Let us check out our top 20 unigram, bigram and trigram words and visualize them.

uni.df <- data.frame(table(uni))
uni.df <- uni.df[order(uni.df$Freq, decreasing = TRUE),]

ggplot(uni.df[1:20,], aes(x=uni, y=Freq)) +
  geom_bar(stat="Identity", fill="#D95F02")+
  xlab("Unigrams") + ylab("Frequency")+
  ggtitle("Top 20 Unigrams") +
  theme(axis.text.x=element_text(angle=90, hjust=1))

bi.df <- data.frame(table(bi))
bi.df <- bi.df[order(bi.df$Freq, decreasing = TRUE),]

ggplot(bi.df[1:20,], aes(x=bi, y=Freq)) +
  geom_bar(stat="Identity", fill="#D95F02")+
  xlab("Bigrams") + ylab("Frequency")+
  ggtitle("Top 20 Bigrams") +
  theme(axis.text.x=element_text(angle=90, hjust=1))

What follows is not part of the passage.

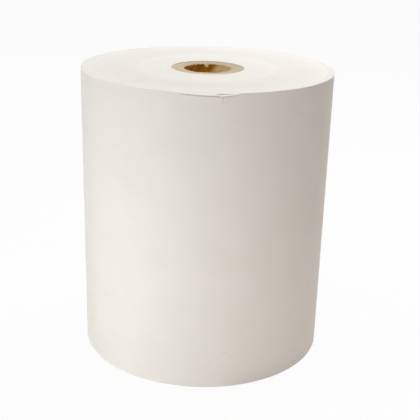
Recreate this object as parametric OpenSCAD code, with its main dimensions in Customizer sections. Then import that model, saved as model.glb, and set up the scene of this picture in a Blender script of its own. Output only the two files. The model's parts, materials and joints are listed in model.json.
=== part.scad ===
// Thermal receipt paper, 80 mm wide, wound on a cardboard core and standing on its end.
// The origin is on the roll's axis at the bottom end, +Z is up and -Y is the front.
// Directions round the roll are degrees from the front, and they grow towards the right.

/* [Paper] */
// Width of the paper strip, which is the height of every turn
paper_width = 80; // [57:0.5:90]
// Diameter over the outermost turn
roll_od = 69.2; // [56:0.2:84]
// Thickness of the paper, which is the step at the cut end of the strip
paper_thickness = 0.06; // [0.05:0.005:0.1]
// Direction of the cut end of the strip
tail_direction = 15; // [-180:1:180]

/* [Turns] */
// Width of a band of turns, over which the strip wandered one way while it was wound
band_width = 1; // [0.9:0.1:3]
// Furthest that the strip wandered sideways
band_wander = 0.1; // [0.05:0.05:0.6]
// Change of phase from one band to the next, in degrees
band_phase = 137.5; // [20:0.5:170]
// Radius of the one ridge of turns that stands highest
ridge_radius = 18; // [14:0.5:24]
// Depth of the innermost turns below the rim, because the middle of the roll was pushed down
dish = 0.25; // [0.1:0.05:1]

/* [Core] */
// Outside diameter of the cardboard core
core_od = 20; // [18:0.5:26]
// Inside diameter of the core, where a spindle goes
core_id = 13; // [9:0.5:14]
// Depth of the core's top end below the innermost turns
core_recess = 0.15; // [0.05:0.05:2]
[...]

tri.df <- data.frame(table(tri))
tri.df <- tri.df[order(tri.df$Freq, decreasing = TRUE),]

ggplot(tri.df[1:20,], aes(x=tri, y=Freq)) +
  geom_bar(stat="Identity", fill="#D95F02")+
  xlab("Trigrams") + ylab("Frequency")+
  ggtitle("Top 20 Trigrams") +
  theme(axis.text.x=element_text(angle=90, hjust=1))

Summary

Fun Fact: Intersting to see that “I Love You” made it to the top used trigram!

By now we have fairly good idea about our data set and its basic stats. Now we will go for building intelligent models which can learn from the word associations,might be based on n words prior used to predict the best possible next word. That is the goal.